> GIVEN DATA
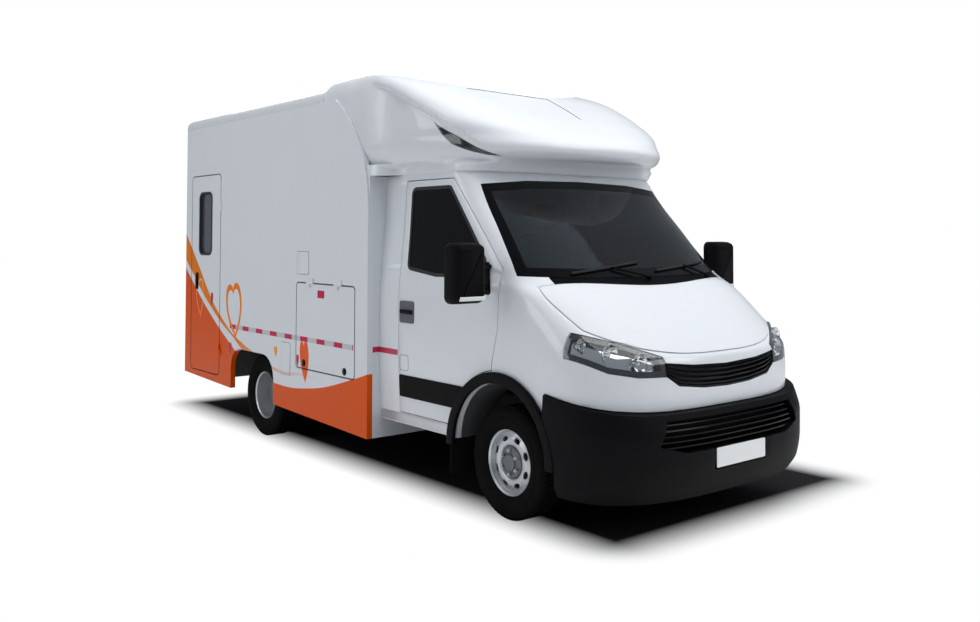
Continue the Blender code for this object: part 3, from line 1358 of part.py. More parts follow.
def make_knuckles():
    """The steering knuckles; each one's origin is on its kingpin at axle height."""
    for word, side in SIDES:
        x = side * KINGPIN_X
        y = FRONT_AXLE_Y
        knuckle = rod("knuckle_" + word, KNUCKLE_RADIUS, (x, y, KNUCKLE_LOW_Z), (x, y, KNUCKLE_HIGH_Z), CAST_METAL, segments=12)
        end = side * (FRONT_WHEEL_X + SPINDLE_END)
        cut(knuckle, rod("spindle_" + word, SPINDLE_RADIUS, (x, y, TYRE_RADIUS), (end, y, TYRE_RADIUS), segments=12), "UNION")
        arm_end = (side * (KINGPIN_X - 0.03), y + 0.13, TYRE_RADIUS)
        cut(knuckle, rod("steering_arm_" + word, KNUCKLE_RADIUS / 2, (x, y, TYRE_RADIUS), arm_end, segments=10), "UNION")


def tyre_profile():
    """Half section of a tyre as (radius, offset), down its outer side."""
    half = TYRE_WIDTH / 2
    inside = RIM_HALF_WIDTH - FLANGE_WIDTH - RUNNING_GAP
    flange = FLANGE_RADIUS + RUNNING_GAP
    upper = [
        (BEAD_RADIUS, inside),
        (flange, inside),
        (flange, half * 0.90),
        (TYRE_RADIUS * 0.88, half),
        (TYRE_RADIUS, half * 0.72),
    ]
    return upper + [(radius, -offset) for radius, offset in reversed(upper)]


def rim_half(centre):
    """The outside of one rim, with its two flanges, from its outboard lip inwards."""
    inside = RIM_HALF_WIDTH - FLANGE_WIDTH
    inner = BARREL_RADIUS - BARREL_WALL
    lip = FLANGE_RADIUS - BARREL_WALL
    upper = [
        (inner, inside),
        (lip, RIM_HALF_WIDTH),
        (FLANGE_RADIUS, RIM_HALF_WIDTH),
        (FLANGE_RADIUS, inside),
        (BARREL_RADIUS, inside),
    ]
    lower = [(radius, -offset) for radius, offset in reversed(upper)]
    return [(radius, centre + offset) for radius, offset in upper + lower]


def front_rim_profile():
    """Section of a front wheel from its hub cap round to its blind bore."""
    inner = BARREL_RADIUS - BARREL_WALL
    bore = SPINDLE_RADIUS + RUNNING_GAP
    return [
        (0, 0.078),
        (0.050, 0.068),
        (0.055, 0.050),
        (0.150, 0.056),
        (0.180, 0.030),
        *rim_half(0),
        (inner, 0.005),
        (0.065, 0.030),
        (0.065, -0.030),
        (bore, -0.030),
        (bore, SPINDLE_END + RUNNING_GAP),
        (0, SPINDLE_END + RUNNING_GAP),
    ]


def rear_rim_profile():
    """Section of a rear twin: two dished discs back to back on one hub."""
    inner = BARREL_RADIUS - BARREL_WALL
    bore = REAR_SPINDLE_RADIUS + RUNNING_GAP
    centre = TWIN_SPACING / 2
    disc = centre - RIM_HALF_WIDTH + FLANGE_WIDTH + DISC_WALL
    return [
        (0, 0.130),
        (0.080, 0.125),
        (0.085, 0.020),
        (0.150, 0.016),
        (inner, disc),
        *rim_half(centre),
        (0.150, 0),
        *rim_half(-centre),
        (inner, -disc),
        (0.150, -0.018),
        (0.100, -0.088),
        (bore, -0.088),
        (bore, REAR_SPINDLE_END + RUNNING_GAP),
        (0, REAR_SPINDLE_END + RUNNING_GAP),
    ]


REAR_SPINDLE_END = 0.05


def make_wheels():
    """Front wheels on their knuckles and rear twins, each with its tyres."""
    for word, side in SIDES:
        centre = (side * FRONT_WHEEL_X, FRONT_AXLE_Y, TYRE_RADIUS)
        turned("tyre_front_" + word, tyre_profile(), centre, side, RUBBER)
        turned("rim_front_" + word, front_rim_profile(), centre, side, WHEEL_SILVER)
        middle = (side * REAR_TWIN_X, REAR_AXLE_Y, TYRE_RADIUS)
        turned("rims_rear_" + word, rear_rim_profile(), middle, side, WHEEL_SILVER)
        for place_word, sign in (("outer", 1), ("inner", -1)):
            x = side * (REAR_TWIN_X + sign * TWIN_SPACING / 2)
            name = "tyre_rear_%s_%s" % (word, place_word)
            turned(name, tyre_profile(), (x, REAR_AXLE_Y, TYRE_RADIUS), side, RUBBER)


AXLE_RADIUS = 0.06
DIFF_RADIUS = 0.14
AXLE_HALF = 0.66


def make_rear_axle():
    """The rear axle tube with its differential, spindles and leaf springs."""
    y = REAR_AXLE_Y
    z = TYRE_RADIUS
    reach = REAR_TWIN_X + REAR_SPINDLE_END
    axle = rod("rear_axle", REAR_SPINDLE_RADIUS, (-reach, y, z), (reach, y, z), CAST_METAL, segments=12)
    pieces = [rod("axle_tube", AXLE_RADIUS, (-AXLE_HALF, y, z), (AXLE_HALF, y, z), segments=12)]
    bm = bmesh.new()
    bmesh.ops.create_uvsphere(bm, u_segments=10, v_segments=6, radius=DIFF_RADIUS)
    bmesh.ops.translate(bm, verts=bm.verts, vec=(0, y, z))
    pieces.append(add("differential", bm))
    pieces.append(rod("pinion_nose", DIFF_RADIUS / 2, (0, y, z), (0, y - DIFF_RADIUS * 1.5, z), segments=12))
    for word, side in SIDES:
        xs = sorted((side * (SPRING_X - SPRING_WIDTH / 2), side * (SPRING_X + SPRING_WIDTH / 2)))
        upper, lower = [], []
        for step in range(7):
            share = step / 3 - 1
            height = SPRING_END_Z - SPRING_SAG * (1 - share * share)
            upper.append((y + share * (SPRING_REACH + OVERRUN / 2), height + SPRING_THICKNESS / 2))
            lower.append((y + share * (SPRING_REACH + OVERRUN / 2), height - SPRING_THICKNESS / 2))
        pieces.append(plate("leaf_spring_" + word, "YZ", [upper + lower[::-1]], *xs))
        low = (xs[0] + SEAM, y - OVERRUN, z)
        high = (xs[1] - SEAM, y + OVERRUN, SPRING_END_Z - SPRING_SAG + SPRING_THICKNESS)
        pieces.append(box("spring_pad_" + word, low, high))
    joined(axle, pieces)


MOUNT_REACH = 0.40
ENGINE_FRONT = 0.71
ENGINE_REAR = 0.13
ENGINE_HALF_WIDTH = 0.26
ENGINE_BOTTOM_Z = 0.45
ENGINE_TOP_Z = 1.02
GEARBOX_END = 1.05
GEARBOX_Z = 0.575
GEARBOX_RADIUS = 0.115
GEARBOX_END_Z = 0.49
GEARBOX_END_RADIUS = 0.05
SHAFT_RADIUS = 0.035


def make_driveline():
    """Engine block with its gearbox, propeller shaft, fuel tank and exhaust."""
    low = (-ENGINE_HALF_WIDTH, along(-ENGINE_FRONT), ENGINE_BOTTOM_Z)
    high = (ENGINE_HALF_WIDTH, along(-ENGINE_REAR), ENGINE_TOP_Z)
    engine = box("engine_block", low, high, CAST_METAL)
    start = (0, along(-ENGINE_REAR) - OVERRUN, GEARBOX_Z)
    end = (0, along(GEARBOX_END), GEARBOX_END_Z)
    cut(engine, rod("gearbox", GEARBOX_RADIUS, start, end, end_radius=GEARBOX_END_RADIUS), "UNION")
    mount_low = (-RAIL_X + RAIL_WIDTH / 2 + SEAM, along(-MOUNT_REACH), RAIL_BOTTOM_Z + OVERRUN)
    mount_high = (RAIL_X - RAIL_WIDTH / 2 - SEAM, along(-MOUNT_REACH) + CROSS_WIDTH, RAIL_TOP_Z - OVERRUN)
    cut(engine, box("engine_mounts", mount_low, mount_high), "UNION")
    nose = REAR_AXLE_Y - DIFF_RADIUS * 1.5
    slope = (GEARBOX_END_Z - TYRE_RADIUS) / (nose - along(GEARBOX_END))
    box_slope = (GEARBOX_Z - GEARBOX_END_Z) / (GEARBOX_END + ENGINE_REAR)
    shaft_start = (0, along(GEARBOX_END) + GEARBOX_END_RADIUS * box_slope + SHAFT_RADIUS * slope, GEARBOX_END_Z)
    shaft_end = (0, nose - SHAFT_RADIUS * slope - RUNNING_GAP, TYRE_RADIUS)
    rod("propeller_shaft", SHAFT_RADIUS, shaft_start, shaft_end, CHASSIS_BLACK, segments=16)
    tank_x = RAIL_X + RAIL_WIDTH / 2 + SEAM
    tank_low = (tank_x, along(1.60), 0.42)
    tank_high = (tank_x + 0.50, along(2.55), 0.66)
    tank = box("fuel_tank", tank_low, tank_high, BLACK_PLASTIC)
    bevel(tank, 0.04)
    points = [(-0.20, along(0.16), 0.44), (-0.20, along(2.78), 0.44), (-0.26, along(2.84), 0.40), (-0.90, along(2.84), 0.36)]
    exhaust = tube("exhaust", points, 0.03, CAST_METAL)
    cut(exhaust, rod("muffler", 0.085, (-0.20, along(1.60), 0.41), (-0.20, along(2.20), 0.41)), "UNION")
    for index, distance in enumerate((1.20, 2.80)):
        y = along(distance)
        cut(exhaust, box("exhaust_hanger_%d" % index, (-0.215, y, 0.45), (-0.185, y + CROSS_WIDTH, CROSS_BOTTOM_Z - SEAM)), "UNION")


def bevel(obj, width, segments=2):
    """Round an object's edges."""
    modifier = obj.modifiers.new("bevel", "BEVEL")
    modifier.width = width
    modifier.segments = segments
    modifier.limit_method = "ANGLE"


make_cab()
make_cab_doors()
make_windshield()
make_hood()
make_headlamps()
make_grille()
make_front_bumper()
make_arch_trims()
make_mirrors()
make_dashboard()
make_steering_wheel()
make_chairs()
make_cowl()
make_side_walls()
make_entry_door()
make_locker()
make_floor()
make_rear_wall()
make_front_wall()
make_roof()
make_fairing()
make_rear_bumper()
make_chassis()
make_front_suspension()
make_knuckles()
make_wheels()
make_rear_axle()
make_driveline()
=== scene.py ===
"""Looks of the bloodmobile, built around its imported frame."""
import logging
import math
from dataclasses import dataclass, field
from enum import Enum
from typing import Dict, Iterable, List, Optional, Sequence, Tuple

import bmesh
import bpy
from mathutils import Matrix, Vector


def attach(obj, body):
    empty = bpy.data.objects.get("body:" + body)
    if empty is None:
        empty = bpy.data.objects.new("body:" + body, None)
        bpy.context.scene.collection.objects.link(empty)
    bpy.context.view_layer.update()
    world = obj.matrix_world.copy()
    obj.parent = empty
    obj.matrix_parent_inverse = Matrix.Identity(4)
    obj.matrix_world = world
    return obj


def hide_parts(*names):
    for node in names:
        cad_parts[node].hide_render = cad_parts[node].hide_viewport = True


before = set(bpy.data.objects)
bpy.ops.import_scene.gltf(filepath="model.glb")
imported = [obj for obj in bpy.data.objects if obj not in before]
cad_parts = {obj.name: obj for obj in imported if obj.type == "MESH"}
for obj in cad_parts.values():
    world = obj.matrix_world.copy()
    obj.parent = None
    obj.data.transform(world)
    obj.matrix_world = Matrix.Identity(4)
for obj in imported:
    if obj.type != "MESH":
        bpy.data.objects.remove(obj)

LOG = logging.getLogger("bloodmobile")
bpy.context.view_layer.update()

Point2 = Tuple[float, float]
Point3 = Tuple[float, float, float]
Colour = Tuple[float, float, float]
# A rectangle in the side view: front, rear, low and high
Patch = Tuple[float, float, float, float]

# Places shared by the sub-assemblies, in metres
FRONT_AXLE_Y = -1.915
REAR_AXLE_Y = 1.396
FRONT_Y = -2.995
BODY_FRONT_Y = -0.532
BODY_REAR_Y = 2.921
BODY_HALF_WIDTH = 1.103
CAB_HALF_WIDTH = 1.0
CAB_TOP_Z = 2.20
CAB_NOSE = 2.363
OVERRUN = 0.05
SHUT_GAP = 0.006
SEAM = 0.0004
WELD = 0.00001
FULL_HEIGHT = (0.0, 9.0)


class Side(Enum):
    """The vehicle's two sides."""

    RIGHT = ("right", -1)
    LEFT = ("left", 1)

    @property
    def word(self) -> str:
        """The side's name in node names."""
        return self.value[0]

    @property
    def sign(self) -> int:
        """The sign of X on this side."""
        return self.value[1]


class Plane(Enum):
    """The plane in which a plate's outline is drawn."""

    SIDE = "YZ"
    FRONT = "XZ"
    PLAN = "XY"


def along(distance: float) -> float:
    """The Y of a point that lies a distance behind the front axle."""
    return FRONT_AXLE_Y + distance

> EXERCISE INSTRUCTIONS
Only the lines from the one with "make_rear_wall()" up to the one with "bpy.context.scene.collection.objects.link(empty)" should be repeated, both included, exactly as they appear.

> WORKED SOLUTION
make_rear_wall()
make_front_wall()
make_roof()
make_fairing()
make_rear_bumper()
make_chassis()
make_front_suspension()
make_knuckles()
make_wheels()
make_rear_axle()
make_driveline()
=== scene.py ===
"""Looks of the bloodmobile, built around its imported frame."""
import logging
import math
from dataclasses import dataclass, field
from enum import Enum
from typing import Dict, Iterable, List, Optional, Sequence, Tuple

import bmesh
import bpy
from mathutils import Matrix, Vector


def attach(obj, body):
    empty = bpy.data.objects.get("body:" + body)
    if empty is None:
        empty = bpy.data.objects.new("body:" + body, None)
        bpy.context.scene.collection.objects.link(empty)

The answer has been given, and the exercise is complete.